>> start

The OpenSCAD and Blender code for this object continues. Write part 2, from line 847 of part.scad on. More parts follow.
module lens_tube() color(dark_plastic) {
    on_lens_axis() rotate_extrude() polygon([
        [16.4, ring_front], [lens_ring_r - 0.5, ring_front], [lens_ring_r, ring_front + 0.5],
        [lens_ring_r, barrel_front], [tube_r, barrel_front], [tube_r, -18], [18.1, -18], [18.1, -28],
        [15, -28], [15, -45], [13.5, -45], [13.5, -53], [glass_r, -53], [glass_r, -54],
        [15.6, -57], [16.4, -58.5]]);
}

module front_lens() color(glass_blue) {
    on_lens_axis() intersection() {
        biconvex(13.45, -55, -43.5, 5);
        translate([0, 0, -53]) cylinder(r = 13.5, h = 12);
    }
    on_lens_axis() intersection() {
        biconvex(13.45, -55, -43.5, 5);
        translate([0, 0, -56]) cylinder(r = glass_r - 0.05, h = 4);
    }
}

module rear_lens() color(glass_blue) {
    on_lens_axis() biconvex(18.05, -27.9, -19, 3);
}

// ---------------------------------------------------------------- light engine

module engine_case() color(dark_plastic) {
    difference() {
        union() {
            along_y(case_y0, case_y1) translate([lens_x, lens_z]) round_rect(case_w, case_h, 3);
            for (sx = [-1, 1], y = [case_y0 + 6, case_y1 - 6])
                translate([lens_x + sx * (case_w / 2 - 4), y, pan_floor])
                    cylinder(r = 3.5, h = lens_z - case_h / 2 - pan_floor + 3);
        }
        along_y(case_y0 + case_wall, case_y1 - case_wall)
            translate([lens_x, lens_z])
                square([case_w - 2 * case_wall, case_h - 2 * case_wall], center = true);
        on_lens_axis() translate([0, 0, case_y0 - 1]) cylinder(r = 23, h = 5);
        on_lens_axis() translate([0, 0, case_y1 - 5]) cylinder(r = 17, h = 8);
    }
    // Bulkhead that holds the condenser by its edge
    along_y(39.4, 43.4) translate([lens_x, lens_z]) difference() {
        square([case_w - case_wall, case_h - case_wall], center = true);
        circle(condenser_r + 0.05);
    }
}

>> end

• _Directions for this task_
Copy the material above verbatim.

• _Problem solution_
The OpenSCAD and Blender code for this object continues. Write part 2, from line 847 of part.scad on. More parts follow.
module lens_tube() color(dark_plastic) {
    on_lens_axis() rotate_extrude() polygon([
        [16.4, ring_front], [lens_ring_r - 0.5, ring_front], [lens_ring_r, ring_front + 0.5],
        [lens_ring_r, barrel_front], [tube_r, barrel_front], [tube_r, -18], [18.1, -18], [18.1, -28],
        [15, -28], [15, -45], [13.5, -45], [13.5, -53], [glass_r, -53], [glass_r, -54],
        [15.6, -57], [16.4, -58.5]]);
}

module front_lens() color(glass_blue) {
    on_lens_axis() intersection() {
        biconvex(13.45, -55, -43.5, 5);
        translate([0, 0, -53]) cylinder(r = 13.5, h = 12);
    }
    on_lens_axis() intersection() {
        biconvex(13.45, -55, -43.5, 5);
        translate([0, 0, -56]) cylinder(r = glass_r - 0.05, h = 4);
    }
}

module rear_lens() color(glass_blue) {
    on_lens_axis() biconvex(18.05, -27.9, -19, 3);
}

// ---------------------------------------------------------------- light engine

module engine_case() color(dark_plastic) {
    difference() {
        union() {
            along_y(case_y0, case_y1) translate([lens_x, lens_z]) round_rect(case_w, case_h, 3);
            for (sx = [-1, 1], y = [case_y0 + 6, case_y1 - 6])
                translate([lens_x + sx * (case_w / 2 - 4), y, pan_floor])
                    cylinder(r = 3.5, h = lens_z - case_h / 2 - pan_floor + 3);
        }
        along_y(case_y0 + case_wall, case_y1 - case_wall)
            translate([lens_x, lens_z])
                square([case_w - 2 * case_wall, case_h - 2 * case_wall], center = true);
        on_lens_axis() translate([0, 0, case_y0 - 1]) cylinder(r = 23, h = 5);
        on_lens_axis() translate([0, 0, case_y1 - 5]) cylinder(r = 17, h = 8);
    }
    // Bulkhead that holds the condenser by its edge
    along_y(39.4, 43.4) translate([lens_x, lens_z]) difference() {
        square([case_w - case_wall, case_h - case_wall], center = true);
        circle(condenser_r + 0.05);
    }
}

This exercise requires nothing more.